On April 24, in a joint press conference with French President Emmanuel Macron at the White House, U.S. President Donald Trump confirmed that a trade delegation, led by Treasury Secretary Steven Mnuchin and U.S. Trade Representative (USTR) Robert Lighthizer, is “heading over China, at the request of China” for trade talks.

Taking a softer tone, Trump repeatedly highlighted his “very excellent” relationship with Chinese President Xi Jinping, and praised Xi for being “very strong in helping us to solve” the North Korea problem.

Admitting that he did “play the trade card,” Trump expressed his confidence that “the trade will work out.”

“So the end result is, we’ll see.  Maybe good things will happen and maybe we’re all wasting a lot of time. But hopefully it will be good for everybody concerned,” he added.

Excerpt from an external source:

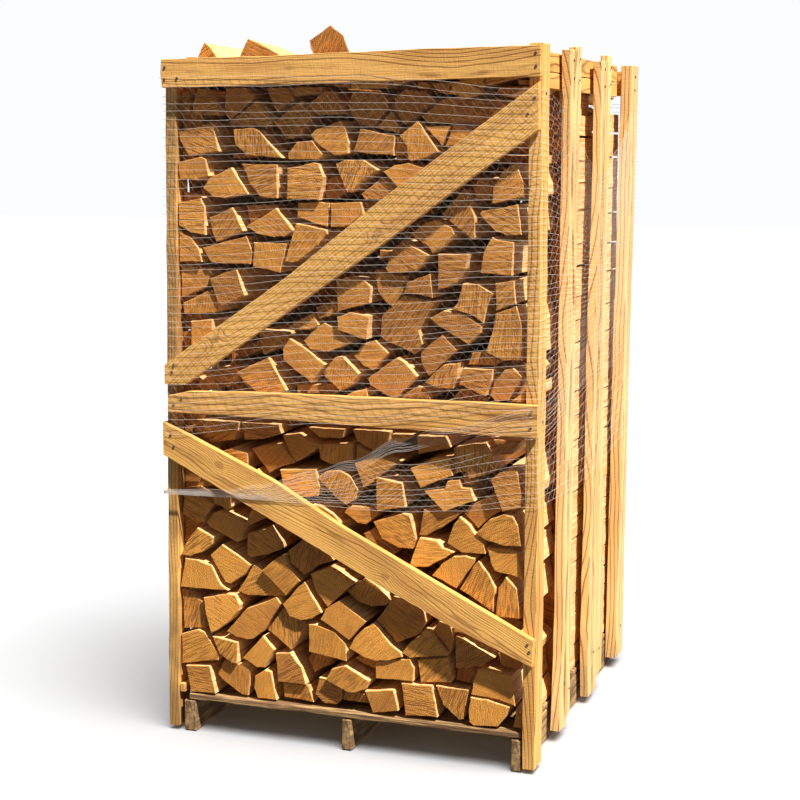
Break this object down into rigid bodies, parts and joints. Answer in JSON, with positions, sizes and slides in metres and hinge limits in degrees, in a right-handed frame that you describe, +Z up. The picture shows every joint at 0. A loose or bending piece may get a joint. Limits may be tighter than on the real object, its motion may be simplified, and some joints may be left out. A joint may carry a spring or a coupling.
{
  "type": "firewood crate",
  "caption": "Upright slatted softwood crate on runners, packed with stacked split beech logs, with rails and diagonal braces front and back and a stretch net round it.",
  "frame": {"origin": "on the ground under the middle of the outer box", "axes": "+Z up; -Y is the front, where the log ends, rails and braces show; +X is the right-hand slatted wall"},
  "size_m": [1.0574, 1.1024, 1.873],
  "materials": {
    "sawn_softwood": "rough sawn, unfinished",
    "deck_softwood": "rough sawn, weathered, bark left on edges",
    "split_beech": "split and sawn ends, dry",
    "net_thread": "knitted polyethylene thread"
  },
  "bodies": {
    "root": {"runner_left": "deck_softwood", "runner_middle": "deck_softwood", "runner_right": "deck_softwood", "deck_board_1": "deck_softwood", "deck_board_2": "deck_softwood", "deck_board_3": "deck_softwood", "deck_board_4": "deck_softwood", "deck_board_5": "deck_softwood", "deck_board_6": "deck_softwood", "post_front_right": "sawn_softwood", "upright_front_wide_right": "sawn_softwood", "upright_front_narrow_right": "sawn_softwood", "upright_rear_wide_right": "sawn_softwood", "upright_rear_narrow_right": "sawn_softwood", "post_back_right": "sawn_softwood", "post_front_left": "sawn_softwood", "upright_front_wide_left": "sawn_softwood", "upright_front_narrow_left": "sawn_softwood", "upright_rear_wide_left": "sawn_softwood", "upright_rear_narrow_left": "sawn_softwood", "post_back_left": "sawn_softwood", "rail_top_front": "sawn_softwood", "rail_middle_front": "sawn_softwood", "brace_upper_front": "sawn_softwood", "brace_lower_front": "sawn_softwood", "rail_top_back": "sawn_softwood", "rail_middle_back": "sawn_softwood", "brace_upper_back": "sawn_softwood", "brace_lower_back": "sawn_softwood", "side_rail_lower_right": "sawn_softwood", "side_rail_upper_right": "sawn_softwood", "side_rail_lower_left": "sawn_softwood", "side_rail_upper_left": "sawn_softwood", "foot_strip": "sawn_softwood", "firewood_row_front": "split_beech", "firewood_row_middle": "split_beech", "firewood_row_back": "split_beech", "loose_log_left": "split_beech", "loose_log_middle": "split_beech", "loose_log_square": "split_beech", "stretch_net": "net_thread"}
  },
  "joints": []
}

One day earlier, China’s foreign ministry spokesperson Lu Kang had welcomed Mnuchin’s upcoming visit to Beijing during the regular press conference.

“China has received the information about the U.S. side hoping to come to Beijing for consultations on economic and trade issues and we welcome it,” Lu said.

Notably, also in a friendly tone, he expressed China’s willingness to solve the dispute through negotiation. He said:

I want to stress that China-U.S. economic ties are mutually beneficial in nature and have long been delivering tangible benefits to the business communities and consumers of the two countries. It is not surprising for China and the U.S., the two large economies, to have some problems in the economic field. These problems can be solved through bilateral consultations or within a commonly recognized multilateral framework. However, they can never be solved through unilateral means.

As The Diplomat has analyzed previously, the recent signals of detente are to be expected. The earlier noisy spat was only a bargaining tactic from both sides.

China’s national media has been harshly criticizing the United States’ “unilateral means” for weeks. Some Chinese nationalistic newspapers — Global Times for example — have been shouting day and night (mainly to domestic readers) that China cannot concede “even one inch” in the trade war with the United States.

Thus, what’s more interesting than the talks themselves is the way that both sides are trying to come back to the negotiating table without losing face.

Lu Kang claimed that it was the U.S. side that hoped to visit Beijing for talks. implying Washington had requested the meeting.

But according to Trump, the visit was initiated “at the request of China.”

“They [a Chinese delegation] came here, as you know, last week. And we’re having very substantive discussions on trade,” Trump said in his speech.

Yet when reporting Trump’s latest remarks, Xinhua, China’s national news agency, omitted the detail that Trump claimed China had initiated the upcoming trade talks. Meanwhile, Xinhua explained that the Chinese visit “last week” to Washington was not a special event, but happened “on the sidelines of spring meetings of the International Monetary Fund (IMF) and the World Bank,  which concluded here [in Washington] last week.”

Whoever really initiated the upcoming talks in Beijing can remain ambiguous, as long as the trade dispute between the two super economies can be solved finally. A trade war will harm not only the two countries but also the rest of the world.